Surfing out of your depth
stream of swell that comes up from the Southern Ocean and across from the depths of the Indian Ocean to keep things turned on virtually all year round.
But surfing carries its own hazards, and we hear all too often of folk getting caught out by the spots on the Isle of the Gods. The truth is that many of the waves here are expert only but not everyone knows that when they come hoping to try their hand at wave craft.
Places where beginners often get into trouble include the hefty left-hand point breaks in Uluwatu (one of the most powerful waves on the island) and the shallow reefs of Impossibles (the clue’s in the name there, right?) and Bingin.
If you do come here and want to learn to surf, stick to the sandy beaches of Kuta and Seminyak. They’re far better for starters, have smaller waves, and come dotted with surf schools.
Getting the wrong visa or overstaying your visa
Visas are one of the main hassles for visitors to Bali. It won’t be an issue if you’re just dropping in for a couple of days as part of a Southeast Asian adventure. Then, many nationalities get a visa on arrival that costs around just $35 and is pretty easy to do in the airport.
However, if you’re looking to hang around a little longer and enjoy a yoga-filled surfer’s life on the Isle of the Gods, there are all sorts of things to think about. Tourist visas for Indonesia usually last 30 days and can then be extended by another 30, but that does take some admin at a local immigration office. Still not long enough? Consider the 60-day B-211 cultural visa, which you’ll have to apply for at an Indonesian consulate before coming.
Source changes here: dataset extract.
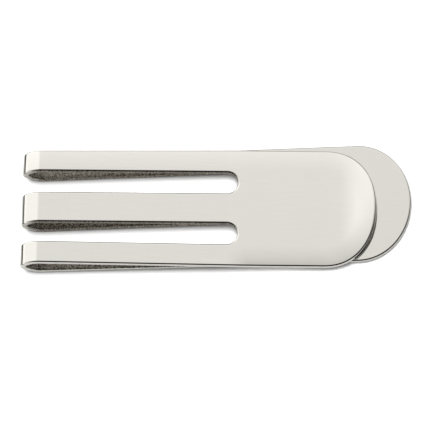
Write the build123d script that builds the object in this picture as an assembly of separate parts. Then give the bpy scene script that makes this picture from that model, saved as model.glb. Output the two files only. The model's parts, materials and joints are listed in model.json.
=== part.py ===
from build123d import *
from math import acos, atan2, cos, degrees, hypot, radians, sin
import os

# A slotted money clip, folded from one flat strip of polished steel. Two slots cut three
# fingers into the middle of the strip, and the strip is folded over across the fingers.
# The back leaf lies flat. The front leaf slopes down from the fold until it meets the back
# leaf, and its tip turns up as a lip that lets the banknotes in.
#
# The strip is written out as the zones in which it bends: two stiff plates, six springy
# fingers and three folds. +X runs from the fold to the open tips, +Y is the left side when
# the fold is towards the viewer, +Z is up. The underside of the back leaf is at z = 0.

# ---- Driving dimensions, in millimetres and degrees ----
width = 17.8  # across a plate
sheet = 0.9  # thickness of the strip
edge_radius = 0.2  # rounding of the polished edges
fold_radius = 2.5  # outside of the fold
back_length = 56.5  # from the fold's outermost line to the back leaf's tip
front_length = 51.4  # from the fold's outermost line to the lip's tip
slot_length = 31.4  # from the fold's outermost line to the slots' round ends
slot_width = 3.15
lip_start = 44.0  # where the front leaf begins to turn up
lip_radius = 25.0  # bend of the lip, on its upper face
grip_gap = 0.05  # left between the leaves where they meet, so that they never overlap
back_end_depth = 7.7  # length of the rounded end, along X
front_end_depth = 7.5
skew = 1.36  # turn of the back leaf about the fold, in the plane of the table

# Edges of the fingers along Y: low and high at the slots' ends, then low and high at the
# fold. The outer fingers close in slightly towards the fold.
middle_low, middle_high = -2.4, 2.25
toe_in = 0.26
fingers = {
    "left": (middle_high + slot_width, width / 2, middle_high + slot_width, width / 2 - toe_in),
    "middle": (middle_low, middle_high, middle_low, middle_high),
    "right": (-width / 2, middle_low - slot_width, toe_in - width / 2, toe_in + middle_low - slot_width),
}

# ---- Worked-out dimensions ----
inner_radius = fold_radius - sheet
slot_root = slot_length - slot_width / 2  # where the slots' straight sides end
margin = 3.0  # how far cutting tools stand past what they cut
block_height = 4 * fold_radius  # of a plan view's block, above and below the table
on_plane = 1e-4  # an edge this near to a plane lies on it
upright_share = 0.9  # an edge whose direction is at least this much upwards stands upright


def leaf_slope():
    """Angle at which the front leaf comes down, so that the underside of its lip clears the
    back leaf by grip_gap at its lowest line. The leaf's straight run drops with the sine of
    the angle, and the fold and the lip add their radii times its cosine."""
    run = lip_start - fold_radius
    reach = fold_radius + lip_radius
    drop = lip_radius + 2 * sheet + grip_gap - fold_radius
    return acos(drop / hypot(reach, run)) - atan2(run, reach)


slope = leaf_slope()
fold_top = (fold_radius + fold_radius * sin(slope), fold_radius + fold_radius * cos(slope))


def below(point, distance):
    """The point this far under the front leaf's upper face, square to the leaf."""
    return (point[0] - distance * sin(slope), point[1] - distance * cos(slope))


def front_sheet():
    """The front leaf's side view, fold to lip, as a slab wider than the leaf."""
    run = (lip_start - fold_top[0]) / cos(slope)
    start = (lip_start, fold_top[1] - run * sin(slope))
    centre = below(start, -lip_radius)
    tip_angle = (front_length + margin - lip_start) / lip_radius - slope
    tip = (centre[0] + lip_radius * sin(tip_angle), centre[1] - lip_radius * cos(tip_angle))
    outer = lip_radius + sheet
    under_tip = (centre[0] + outer * sin(tip_angle), centre[1] - outer * cos(tip_angle))
    upper = Line(fold_top, start) + RadiusArc(start, tip, -lip_radius)
    end = Line(tip, under_tip)
    lower = RadiusArc(under_tip, below(start, sheet), outer)
    lower += Line(below(start, sheet), below(fold_top, sheet))
    close = Line(below(fold_top, sheet), fold_top)
    face = make_face((Curve() + [upper, end, lower, close]).edges())
    return extrude(Plane.XZ * face, width / 2 + margin, both=True)


def back_sheet():
    """The flat back leaf as a slab wider and longer than the leaf."""
    corner = (Align.MIN, Align.CENTER, Align.MIN)
    slab = Box(back_length + 2 * margin, width + 2 * margin, sheet, align=corner)
    return Pos(-margin, 0, 0) * slab


def upright(face):
    """The plan view of a piece as a tall block, to be cut out of a slab."""
    return extrude(face, block_height, both=True)


def finger_plan(name, start):
    """One finger between start and the slots' ends. Its sides run on straight from the two
    widths given in the table above."""
    low_root, high_root, low_fold, high_fold = fingers[name]
    share = (slot_root - start) / (slot_root - fold_radius)
    low = low_root + share * (low_fold - low_root)
    high = high_root + share * (high_fold - high_root)
    right_side, left_side = (start, low), (start, high)
    outline = Polyline(right_side, (slot_root, low_root), (slot_root, high_root), left_side, close=True)
    return make_face(outline)


def plate_plan(length, end_depth):
    """A plate from the slots' ends to its rounded tip, with the slots' round ends cut out."""
    straight = length - end_depth - slot_root
    plan = Pos(slot_root, 0) * Rectangle(straight, width, align=(Align.MIN, Align.CENTER))
    plan += Pos(length - end_depth, 0) * Ellipse(end_depth, width / 2)
    for centre in (middle_high + slot_width / 2, middle_low - slot_width / 2):
        plan -= Pos(slot_root, centre) * Circle(slot_width / 2)
    return plan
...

We’ll just say this once: Balinese border police do not take visa overstays lightly. Just don’t do it folks. There are potential fines of over a million IDR each day that you overstay after 60 days and anyone who does that will be required to attend court and could even face jail time.
Traveling without travel insurance
It might seem a little obvious, but it’s got to be said: Never travel without travel insurance. That’s especially true if you’re planning a jaunt somewhere far flung and riddled with potential dangers like Bali.
While it’s not illegal to hit the road without a policy, it’s never a good idea. Travel insurance is a basic layer of protection that offers a fallback in a whole host of situations, no matter if you have something valuable stolen or whether you get caught out by flight delays.
More than anything, travel insurance offers a hefty amount of medical cover. That’s really the key here, because those who don’t have that backup will find themselves having to fork out loads (like, LOADS!) for healthcare if something does happen to go wrong.
If you’re traveling to Bali, we’d consider adding in things like cover for motor accidents or high-altitude trekking cover if you’re planning on trying to conquer Mount Batur or another soaring volcano.
Things to avoid in Bali – the verdict
There is no reason why your experience of the famous Isle of the Gods should be any different to those dreamy Insta feeds. But there are some things to avoid in Bali, from riding a scooter without the proper permit to dodging the smoking Hindu offerings on the street. Forgetting some of these will just come across as insensitive or culturally inept, while forgetting others could be your one-way ticked to a long stay in an Indonesian jail!